STATED EXERCISE: Take the lines from the beginning of the data below through the line holding "columns, and Z up." and return exactly those.

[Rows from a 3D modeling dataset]

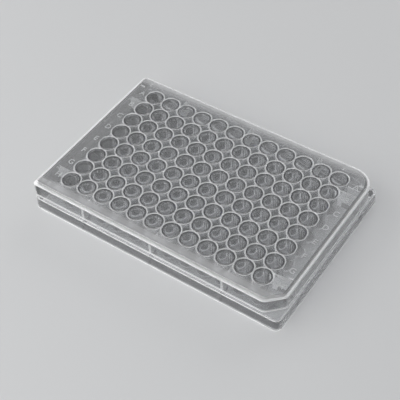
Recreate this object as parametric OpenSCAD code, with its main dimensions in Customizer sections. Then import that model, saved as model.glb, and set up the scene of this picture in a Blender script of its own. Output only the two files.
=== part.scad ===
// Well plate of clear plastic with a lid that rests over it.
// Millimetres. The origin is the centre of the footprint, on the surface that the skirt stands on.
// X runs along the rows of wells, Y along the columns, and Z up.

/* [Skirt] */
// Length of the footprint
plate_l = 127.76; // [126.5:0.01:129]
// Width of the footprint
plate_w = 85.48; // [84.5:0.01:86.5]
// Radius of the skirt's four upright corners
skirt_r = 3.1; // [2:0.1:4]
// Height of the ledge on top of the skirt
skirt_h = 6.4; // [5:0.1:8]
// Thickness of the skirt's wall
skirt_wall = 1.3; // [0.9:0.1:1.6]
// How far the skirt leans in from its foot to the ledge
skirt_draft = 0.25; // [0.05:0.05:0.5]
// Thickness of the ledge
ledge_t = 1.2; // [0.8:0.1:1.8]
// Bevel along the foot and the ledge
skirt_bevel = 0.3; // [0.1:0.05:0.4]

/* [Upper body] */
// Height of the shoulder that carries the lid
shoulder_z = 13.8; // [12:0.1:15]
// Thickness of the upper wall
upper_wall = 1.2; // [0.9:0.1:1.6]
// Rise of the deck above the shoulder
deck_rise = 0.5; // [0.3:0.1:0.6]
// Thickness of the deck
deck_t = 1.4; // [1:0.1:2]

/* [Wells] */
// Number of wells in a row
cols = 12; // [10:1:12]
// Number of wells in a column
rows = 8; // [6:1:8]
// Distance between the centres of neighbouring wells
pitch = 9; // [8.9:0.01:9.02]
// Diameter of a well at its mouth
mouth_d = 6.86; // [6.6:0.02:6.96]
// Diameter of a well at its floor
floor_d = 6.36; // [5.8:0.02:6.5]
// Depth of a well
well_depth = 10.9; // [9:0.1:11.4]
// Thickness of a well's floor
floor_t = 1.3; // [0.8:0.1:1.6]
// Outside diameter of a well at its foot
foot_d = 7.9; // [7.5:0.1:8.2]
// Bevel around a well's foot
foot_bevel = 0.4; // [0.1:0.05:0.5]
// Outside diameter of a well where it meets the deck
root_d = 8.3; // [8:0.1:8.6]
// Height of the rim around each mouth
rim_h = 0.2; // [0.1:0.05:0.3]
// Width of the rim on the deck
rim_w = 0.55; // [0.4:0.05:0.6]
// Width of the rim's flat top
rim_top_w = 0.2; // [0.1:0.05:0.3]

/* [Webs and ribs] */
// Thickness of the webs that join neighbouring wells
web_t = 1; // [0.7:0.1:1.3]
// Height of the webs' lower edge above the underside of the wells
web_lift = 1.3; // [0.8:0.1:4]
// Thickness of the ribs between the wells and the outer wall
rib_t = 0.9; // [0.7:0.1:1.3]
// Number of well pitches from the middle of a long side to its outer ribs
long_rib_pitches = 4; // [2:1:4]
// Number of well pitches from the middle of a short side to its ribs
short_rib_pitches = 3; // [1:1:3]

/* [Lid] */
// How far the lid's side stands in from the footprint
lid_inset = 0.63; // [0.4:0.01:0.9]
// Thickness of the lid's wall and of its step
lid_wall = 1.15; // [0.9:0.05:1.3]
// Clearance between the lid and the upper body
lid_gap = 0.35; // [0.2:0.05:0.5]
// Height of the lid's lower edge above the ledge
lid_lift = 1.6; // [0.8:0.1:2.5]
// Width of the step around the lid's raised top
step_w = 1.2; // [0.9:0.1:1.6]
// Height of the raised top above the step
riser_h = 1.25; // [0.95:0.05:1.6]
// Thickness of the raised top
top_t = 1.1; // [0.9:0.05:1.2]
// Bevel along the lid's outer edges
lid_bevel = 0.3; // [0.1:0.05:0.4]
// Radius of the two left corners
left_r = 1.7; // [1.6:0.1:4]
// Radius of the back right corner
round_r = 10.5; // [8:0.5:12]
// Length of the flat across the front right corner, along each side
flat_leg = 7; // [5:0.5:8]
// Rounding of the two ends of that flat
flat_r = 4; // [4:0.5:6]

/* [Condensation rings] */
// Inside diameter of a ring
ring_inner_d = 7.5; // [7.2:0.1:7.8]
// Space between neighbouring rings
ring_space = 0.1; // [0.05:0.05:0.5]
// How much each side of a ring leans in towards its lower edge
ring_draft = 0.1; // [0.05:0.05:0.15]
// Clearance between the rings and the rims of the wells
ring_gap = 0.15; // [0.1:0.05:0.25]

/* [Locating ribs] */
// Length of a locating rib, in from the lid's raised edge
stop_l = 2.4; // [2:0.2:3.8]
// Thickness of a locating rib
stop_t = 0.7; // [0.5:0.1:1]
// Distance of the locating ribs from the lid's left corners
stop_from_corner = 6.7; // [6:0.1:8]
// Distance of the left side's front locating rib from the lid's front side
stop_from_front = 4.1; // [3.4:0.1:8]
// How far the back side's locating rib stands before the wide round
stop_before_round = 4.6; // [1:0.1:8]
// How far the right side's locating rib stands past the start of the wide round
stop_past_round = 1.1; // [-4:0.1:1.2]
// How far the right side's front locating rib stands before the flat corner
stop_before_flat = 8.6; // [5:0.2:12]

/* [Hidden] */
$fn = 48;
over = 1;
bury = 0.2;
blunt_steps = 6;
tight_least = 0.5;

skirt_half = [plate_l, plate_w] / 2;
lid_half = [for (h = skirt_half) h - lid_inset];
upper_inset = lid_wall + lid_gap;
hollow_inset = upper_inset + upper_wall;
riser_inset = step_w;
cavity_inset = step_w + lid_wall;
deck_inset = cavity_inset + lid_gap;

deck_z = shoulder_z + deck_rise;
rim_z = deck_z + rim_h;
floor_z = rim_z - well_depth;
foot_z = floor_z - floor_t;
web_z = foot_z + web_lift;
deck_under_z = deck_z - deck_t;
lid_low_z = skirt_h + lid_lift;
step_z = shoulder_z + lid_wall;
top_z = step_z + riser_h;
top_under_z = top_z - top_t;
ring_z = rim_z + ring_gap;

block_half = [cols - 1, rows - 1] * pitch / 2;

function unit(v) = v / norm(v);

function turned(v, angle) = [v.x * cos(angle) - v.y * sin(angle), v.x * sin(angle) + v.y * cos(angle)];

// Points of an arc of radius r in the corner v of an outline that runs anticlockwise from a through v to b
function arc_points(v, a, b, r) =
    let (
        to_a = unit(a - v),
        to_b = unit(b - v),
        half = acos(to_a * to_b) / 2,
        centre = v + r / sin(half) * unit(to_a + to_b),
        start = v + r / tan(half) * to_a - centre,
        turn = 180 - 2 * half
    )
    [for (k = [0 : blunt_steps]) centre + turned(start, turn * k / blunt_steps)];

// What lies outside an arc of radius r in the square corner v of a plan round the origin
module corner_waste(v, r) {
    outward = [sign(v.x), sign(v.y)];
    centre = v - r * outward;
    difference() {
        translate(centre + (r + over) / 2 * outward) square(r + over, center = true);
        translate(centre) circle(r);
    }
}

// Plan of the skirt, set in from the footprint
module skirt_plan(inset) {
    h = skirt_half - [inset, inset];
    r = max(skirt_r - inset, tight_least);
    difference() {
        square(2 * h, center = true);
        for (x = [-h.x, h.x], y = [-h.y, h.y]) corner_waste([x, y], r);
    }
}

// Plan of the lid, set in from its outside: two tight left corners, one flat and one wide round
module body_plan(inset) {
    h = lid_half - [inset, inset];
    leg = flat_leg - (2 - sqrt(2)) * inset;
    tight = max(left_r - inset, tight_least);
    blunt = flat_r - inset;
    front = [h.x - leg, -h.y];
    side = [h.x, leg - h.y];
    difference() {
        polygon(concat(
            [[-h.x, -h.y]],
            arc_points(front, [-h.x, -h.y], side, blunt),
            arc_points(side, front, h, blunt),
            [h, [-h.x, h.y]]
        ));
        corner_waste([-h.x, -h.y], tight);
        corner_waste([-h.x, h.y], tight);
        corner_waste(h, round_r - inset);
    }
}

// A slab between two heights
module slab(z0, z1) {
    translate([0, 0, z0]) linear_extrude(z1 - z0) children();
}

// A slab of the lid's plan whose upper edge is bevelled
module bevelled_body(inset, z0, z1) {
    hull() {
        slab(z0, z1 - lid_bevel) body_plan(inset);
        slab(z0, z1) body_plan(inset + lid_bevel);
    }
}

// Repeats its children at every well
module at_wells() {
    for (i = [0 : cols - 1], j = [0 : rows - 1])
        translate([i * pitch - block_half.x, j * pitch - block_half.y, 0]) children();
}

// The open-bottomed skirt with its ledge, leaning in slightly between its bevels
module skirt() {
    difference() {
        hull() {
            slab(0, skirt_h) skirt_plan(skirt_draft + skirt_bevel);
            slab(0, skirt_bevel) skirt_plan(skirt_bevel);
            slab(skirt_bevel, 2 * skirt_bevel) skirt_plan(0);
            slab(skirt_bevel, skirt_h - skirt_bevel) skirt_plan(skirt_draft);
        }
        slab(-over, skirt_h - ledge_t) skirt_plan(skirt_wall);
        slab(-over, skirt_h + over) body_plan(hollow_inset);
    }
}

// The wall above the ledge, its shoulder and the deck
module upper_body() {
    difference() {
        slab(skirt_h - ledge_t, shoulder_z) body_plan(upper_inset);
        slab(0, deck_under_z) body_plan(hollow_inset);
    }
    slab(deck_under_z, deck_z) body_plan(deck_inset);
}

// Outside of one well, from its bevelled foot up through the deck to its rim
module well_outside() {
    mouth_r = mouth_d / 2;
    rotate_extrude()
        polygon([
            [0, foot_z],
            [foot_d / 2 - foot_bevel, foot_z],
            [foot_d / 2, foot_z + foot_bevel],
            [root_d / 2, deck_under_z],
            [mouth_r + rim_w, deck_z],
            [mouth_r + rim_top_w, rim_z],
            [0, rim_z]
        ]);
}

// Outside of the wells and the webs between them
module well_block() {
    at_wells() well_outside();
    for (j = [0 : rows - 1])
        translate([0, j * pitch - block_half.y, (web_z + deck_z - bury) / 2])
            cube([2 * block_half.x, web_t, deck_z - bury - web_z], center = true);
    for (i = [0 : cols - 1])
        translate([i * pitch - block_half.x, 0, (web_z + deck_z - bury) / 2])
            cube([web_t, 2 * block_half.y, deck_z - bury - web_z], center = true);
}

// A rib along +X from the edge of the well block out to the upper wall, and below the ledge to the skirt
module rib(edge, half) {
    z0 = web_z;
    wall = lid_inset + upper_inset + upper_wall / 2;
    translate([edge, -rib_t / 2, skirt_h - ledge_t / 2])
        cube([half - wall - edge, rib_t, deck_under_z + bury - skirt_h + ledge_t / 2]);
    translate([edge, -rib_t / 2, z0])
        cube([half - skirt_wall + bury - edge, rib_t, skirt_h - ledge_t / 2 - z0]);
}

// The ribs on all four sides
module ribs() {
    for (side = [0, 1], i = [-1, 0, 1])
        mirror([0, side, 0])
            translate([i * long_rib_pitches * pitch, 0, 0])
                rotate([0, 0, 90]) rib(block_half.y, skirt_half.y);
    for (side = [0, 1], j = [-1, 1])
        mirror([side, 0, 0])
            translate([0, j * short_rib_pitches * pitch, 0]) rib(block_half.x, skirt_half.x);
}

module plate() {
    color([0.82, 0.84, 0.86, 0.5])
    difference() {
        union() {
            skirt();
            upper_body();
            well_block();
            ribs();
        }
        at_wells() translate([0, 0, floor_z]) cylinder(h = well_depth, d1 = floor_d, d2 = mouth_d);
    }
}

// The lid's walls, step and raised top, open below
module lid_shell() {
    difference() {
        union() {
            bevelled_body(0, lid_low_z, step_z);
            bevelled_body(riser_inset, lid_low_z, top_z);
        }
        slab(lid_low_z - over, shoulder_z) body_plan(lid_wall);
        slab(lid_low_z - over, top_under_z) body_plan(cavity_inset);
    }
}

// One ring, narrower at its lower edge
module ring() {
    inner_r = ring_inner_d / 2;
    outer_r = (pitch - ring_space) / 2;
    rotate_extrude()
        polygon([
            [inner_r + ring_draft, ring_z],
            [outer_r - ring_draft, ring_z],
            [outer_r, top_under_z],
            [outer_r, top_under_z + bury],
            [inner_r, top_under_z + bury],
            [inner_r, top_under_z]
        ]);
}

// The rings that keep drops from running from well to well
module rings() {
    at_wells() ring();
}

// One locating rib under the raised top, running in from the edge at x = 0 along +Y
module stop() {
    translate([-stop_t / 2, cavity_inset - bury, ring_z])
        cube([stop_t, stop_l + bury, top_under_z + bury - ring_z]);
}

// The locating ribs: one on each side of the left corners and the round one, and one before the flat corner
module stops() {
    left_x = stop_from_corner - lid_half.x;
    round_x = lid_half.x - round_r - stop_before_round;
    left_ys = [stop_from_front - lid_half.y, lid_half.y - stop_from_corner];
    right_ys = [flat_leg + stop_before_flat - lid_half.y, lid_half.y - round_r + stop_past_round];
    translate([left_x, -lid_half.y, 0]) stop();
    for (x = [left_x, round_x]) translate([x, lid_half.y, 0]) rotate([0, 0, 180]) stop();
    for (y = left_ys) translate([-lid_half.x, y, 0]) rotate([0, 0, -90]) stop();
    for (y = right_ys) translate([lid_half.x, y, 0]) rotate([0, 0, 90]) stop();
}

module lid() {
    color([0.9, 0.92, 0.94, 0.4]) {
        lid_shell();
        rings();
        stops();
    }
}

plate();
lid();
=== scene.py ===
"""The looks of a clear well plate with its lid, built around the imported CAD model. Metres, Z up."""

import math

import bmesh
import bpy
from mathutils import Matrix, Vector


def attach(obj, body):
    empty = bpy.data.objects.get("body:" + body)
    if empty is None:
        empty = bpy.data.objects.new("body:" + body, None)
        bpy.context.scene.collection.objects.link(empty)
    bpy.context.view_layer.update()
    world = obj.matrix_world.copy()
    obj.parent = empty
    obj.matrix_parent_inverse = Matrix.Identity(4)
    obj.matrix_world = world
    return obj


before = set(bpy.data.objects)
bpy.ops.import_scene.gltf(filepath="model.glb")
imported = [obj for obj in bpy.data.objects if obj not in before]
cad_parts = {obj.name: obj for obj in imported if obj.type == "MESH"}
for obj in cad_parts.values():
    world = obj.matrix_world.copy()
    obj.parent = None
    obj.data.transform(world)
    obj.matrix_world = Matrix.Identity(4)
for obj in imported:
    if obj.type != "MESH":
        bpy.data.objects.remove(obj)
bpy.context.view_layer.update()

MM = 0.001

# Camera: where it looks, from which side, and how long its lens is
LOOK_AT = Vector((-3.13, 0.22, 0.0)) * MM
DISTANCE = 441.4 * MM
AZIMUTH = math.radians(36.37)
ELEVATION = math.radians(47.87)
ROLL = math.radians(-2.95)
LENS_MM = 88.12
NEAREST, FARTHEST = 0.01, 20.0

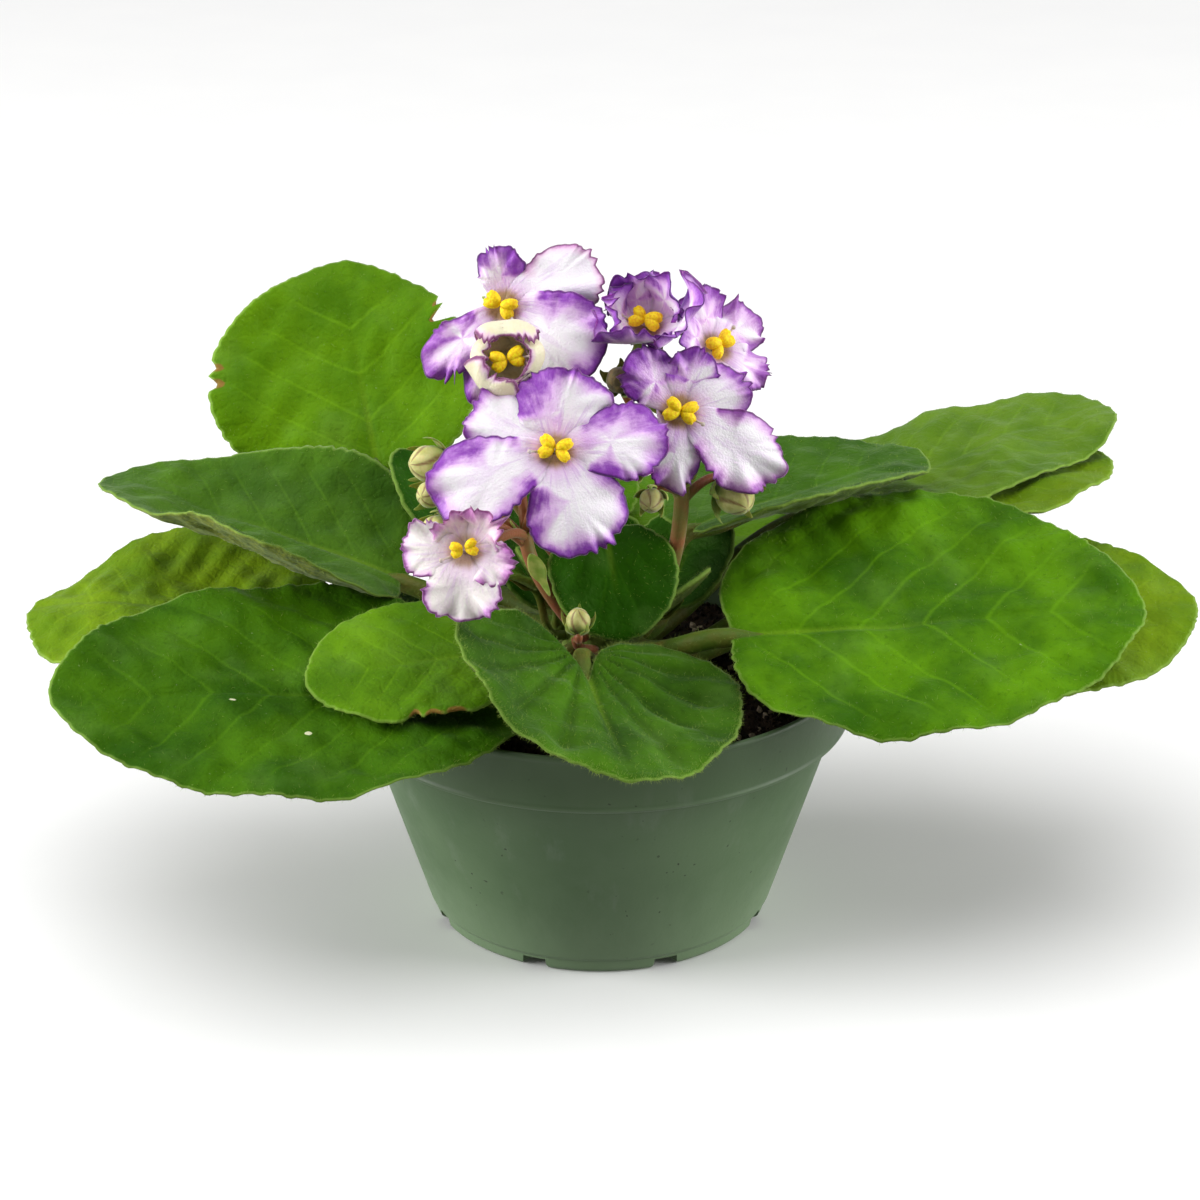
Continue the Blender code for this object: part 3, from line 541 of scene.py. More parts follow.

WORKED ANSWER:
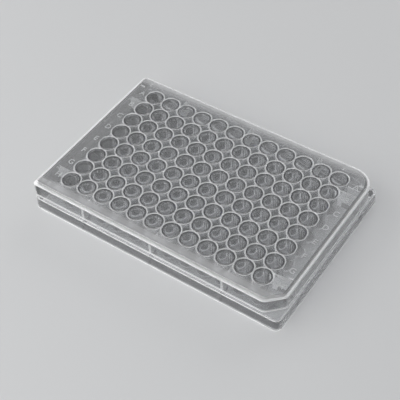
Recreate this object as parametric OpenSCAD code, with its main dimensions in Customizer sections. Then import that model, saved as model.glb, and set up the scene of this picture in a Blender script of its own. Output only the two files.
=== part.scad ===
// Well plate of clear plastic with a lid that rests over it.
// Millimetres. The origin is the centre of the footprint, on the surface that the skirt stands on.
// X runs along the rows of wells, Y along the columns, and Z up.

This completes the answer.